Data entries
#####
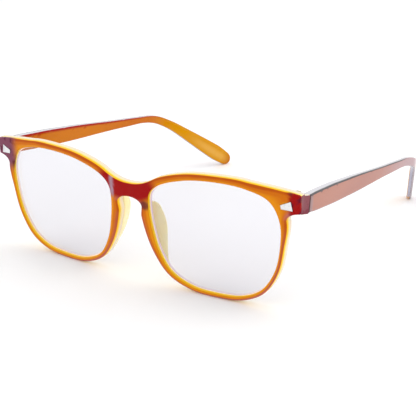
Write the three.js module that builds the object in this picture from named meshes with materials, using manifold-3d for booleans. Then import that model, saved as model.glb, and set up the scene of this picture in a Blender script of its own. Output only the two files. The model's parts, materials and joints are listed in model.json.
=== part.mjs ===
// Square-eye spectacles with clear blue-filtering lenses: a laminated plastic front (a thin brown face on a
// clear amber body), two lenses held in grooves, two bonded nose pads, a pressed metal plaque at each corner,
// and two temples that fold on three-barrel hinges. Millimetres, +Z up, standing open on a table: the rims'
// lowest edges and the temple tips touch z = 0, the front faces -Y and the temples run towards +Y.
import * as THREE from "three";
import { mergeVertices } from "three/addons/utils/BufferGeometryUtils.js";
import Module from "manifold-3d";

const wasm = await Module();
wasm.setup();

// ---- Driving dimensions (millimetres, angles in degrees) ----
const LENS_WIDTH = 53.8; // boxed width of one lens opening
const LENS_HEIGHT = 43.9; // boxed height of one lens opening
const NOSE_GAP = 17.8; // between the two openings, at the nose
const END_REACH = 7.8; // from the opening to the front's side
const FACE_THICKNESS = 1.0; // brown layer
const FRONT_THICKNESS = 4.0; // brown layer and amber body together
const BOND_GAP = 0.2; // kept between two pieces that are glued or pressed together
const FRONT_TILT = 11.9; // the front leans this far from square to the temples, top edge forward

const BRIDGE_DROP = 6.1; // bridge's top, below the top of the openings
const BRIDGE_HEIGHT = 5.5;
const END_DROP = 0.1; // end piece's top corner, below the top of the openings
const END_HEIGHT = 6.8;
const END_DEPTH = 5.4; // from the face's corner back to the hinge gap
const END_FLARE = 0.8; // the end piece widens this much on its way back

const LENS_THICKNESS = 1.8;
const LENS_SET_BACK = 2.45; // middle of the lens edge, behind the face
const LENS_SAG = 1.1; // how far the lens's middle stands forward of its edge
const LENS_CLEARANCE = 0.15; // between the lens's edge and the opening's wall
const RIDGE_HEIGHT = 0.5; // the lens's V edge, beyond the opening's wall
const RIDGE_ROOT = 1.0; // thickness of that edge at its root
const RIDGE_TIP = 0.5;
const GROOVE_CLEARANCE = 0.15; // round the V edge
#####
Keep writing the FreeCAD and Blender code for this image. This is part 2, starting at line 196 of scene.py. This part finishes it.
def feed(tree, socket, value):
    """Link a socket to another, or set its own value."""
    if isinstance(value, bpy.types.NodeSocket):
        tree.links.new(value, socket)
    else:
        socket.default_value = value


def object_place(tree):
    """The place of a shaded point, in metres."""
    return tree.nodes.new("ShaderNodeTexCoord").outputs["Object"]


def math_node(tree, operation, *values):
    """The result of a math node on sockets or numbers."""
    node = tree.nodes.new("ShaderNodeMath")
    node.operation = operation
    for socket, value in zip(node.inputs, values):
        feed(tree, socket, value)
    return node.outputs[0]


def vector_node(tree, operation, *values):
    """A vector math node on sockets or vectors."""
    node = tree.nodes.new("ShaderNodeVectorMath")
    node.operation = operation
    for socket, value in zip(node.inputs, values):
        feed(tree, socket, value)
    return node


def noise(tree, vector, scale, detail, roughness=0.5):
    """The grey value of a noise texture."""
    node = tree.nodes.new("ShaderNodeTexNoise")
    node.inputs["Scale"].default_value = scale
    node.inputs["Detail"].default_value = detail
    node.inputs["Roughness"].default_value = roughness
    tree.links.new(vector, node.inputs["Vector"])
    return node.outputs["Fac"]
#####
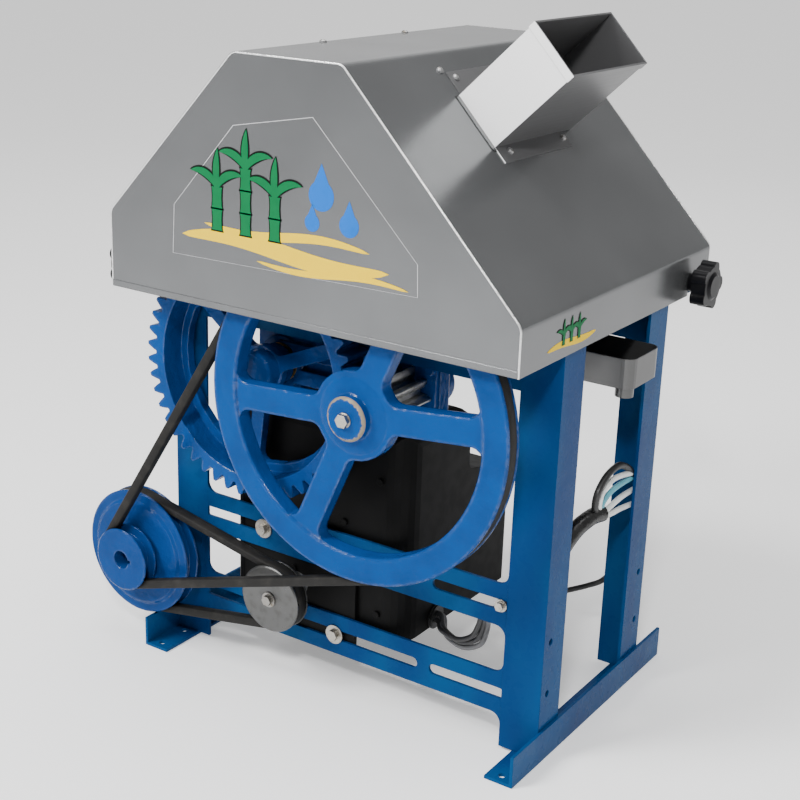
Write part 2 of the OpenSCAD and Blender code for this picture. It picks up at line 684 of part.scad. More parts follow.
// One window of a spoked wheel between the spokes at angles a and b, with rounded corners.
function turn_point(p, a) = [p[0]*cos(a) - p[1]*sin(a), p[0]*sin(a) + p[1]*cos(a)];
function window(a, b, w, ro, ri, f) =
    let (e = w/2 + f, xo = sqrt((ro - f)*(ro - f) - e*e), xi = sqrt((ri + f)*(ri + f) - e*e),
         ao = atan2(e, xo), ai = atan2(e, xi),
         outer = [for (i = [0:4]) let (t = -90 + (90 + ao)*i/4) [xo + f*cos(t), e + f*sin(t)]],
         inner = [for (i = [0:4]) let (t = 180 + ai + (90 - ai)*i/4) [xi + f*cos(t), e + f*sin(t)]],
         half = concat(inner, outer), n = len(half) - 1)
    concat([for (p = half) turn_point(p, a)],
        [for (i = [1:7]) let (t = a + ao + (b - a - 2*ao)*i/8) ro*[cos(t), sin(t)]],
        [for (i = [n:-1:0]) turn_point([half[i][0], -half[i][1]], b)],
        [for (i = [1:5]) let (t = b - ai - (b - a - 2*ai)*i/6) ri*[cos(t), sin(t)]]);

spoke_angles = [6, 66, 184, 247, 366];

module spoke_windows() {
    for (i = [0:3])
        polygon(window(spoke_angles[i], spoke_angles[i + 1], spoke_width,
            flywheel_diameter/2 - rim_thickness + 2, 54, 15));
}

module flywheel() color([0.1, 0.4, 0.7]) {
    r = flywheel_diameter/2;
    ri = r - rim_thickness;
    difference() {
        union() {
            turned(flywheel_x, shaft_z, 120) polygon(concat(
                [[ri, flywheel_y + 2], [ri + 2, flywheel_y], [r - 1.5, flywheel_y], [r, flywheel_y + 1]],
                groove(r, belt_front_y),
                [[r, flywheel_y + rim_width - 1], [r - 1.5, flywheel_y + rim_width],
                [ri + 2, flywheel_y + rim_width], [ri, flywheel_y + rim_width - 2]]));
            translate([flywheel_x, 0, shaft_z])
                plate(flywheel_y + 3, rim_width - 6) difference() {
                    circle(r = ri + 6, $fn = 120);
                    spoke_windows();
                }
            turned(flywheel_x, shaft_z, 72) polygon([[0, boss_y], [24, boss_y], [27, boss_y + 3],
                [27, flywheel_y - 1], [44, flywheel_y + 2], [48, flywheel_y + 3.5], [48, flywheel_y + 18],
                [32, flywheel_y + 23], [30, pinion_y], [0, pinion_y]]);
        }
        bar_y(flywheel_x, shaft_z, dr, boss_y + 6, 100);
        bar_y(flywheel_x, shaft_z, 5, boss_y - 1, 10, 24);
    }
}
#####
Set down, without any change, only the lines from the line that holds "Write the three.js" through the line that holds "const END_FLARE = 0.8;", both lines included.

● THE REPLY
Write the three.js module that builds the object in this picture from named meshes with materials, using manifold-3d for booleans. Then import that model, saved as model.glb, and set up the scene of this picture in a Blender script of its own. Output only the two files. The model's parts, materials and joints are listed in model.json.
=== part.mjs ===
// Square-eye spectacles with clear blue-filtering lenses: a laminated plastic front (a thin brown face on a
// clear amber body), two lenses held in grooves, two bonded nose pads, a pressed metal plaque at each corner,
// and two temples that fold on three-barrel hinges. Millimetres, +Z up, standing open on a table: the rims'
// lowest edges and the temple tips touch z = 0, the front faces -Y and the temples run towards +Y.
import * as THREE from "three";
import { mergeVertices } from "three/addons/utils/BufferGeometryUtils.js";
import Module from "manifold-3d";

const wasm = await Module();
wasm.setup();

// ---- Driving dimensions (millimetres, angles in degrees) ----
const LENS_WIDTH = 53.8; // boxed width of one lens opening
const LENS_HEIGHT = 43.9; // boxed height of one lens opening
const NOSE_GAP = 17.8; // between the two openings, at the nose
const END_REACH = 7.8; // from the opening to the front's side
const FACE_THICKNESS = 1.0; // brown layer
const FRONT_THICKNESS = 4.0; // brown layer and amber body together
const BOND_GAP = 0.2; // kept between two pieces that are glued or pressed together
const FRONT_TILT = 11.9; // the front leans this far from square to the temples, top edge forward

const BRIDGE_DROP = 6.1; // bridge's top, below the top of the openings
const BRIDGE_HEIGHT = 5.5;
const END_DROP = 0.1; // end piece's top corner, below the top of the openings
const END_HEIGHT = 6.8;
const END_DEPTH = 5.4; // from the face's corner back to the hinge gap
const END_FLARE = 0.8; // the end piece widens this much on its way back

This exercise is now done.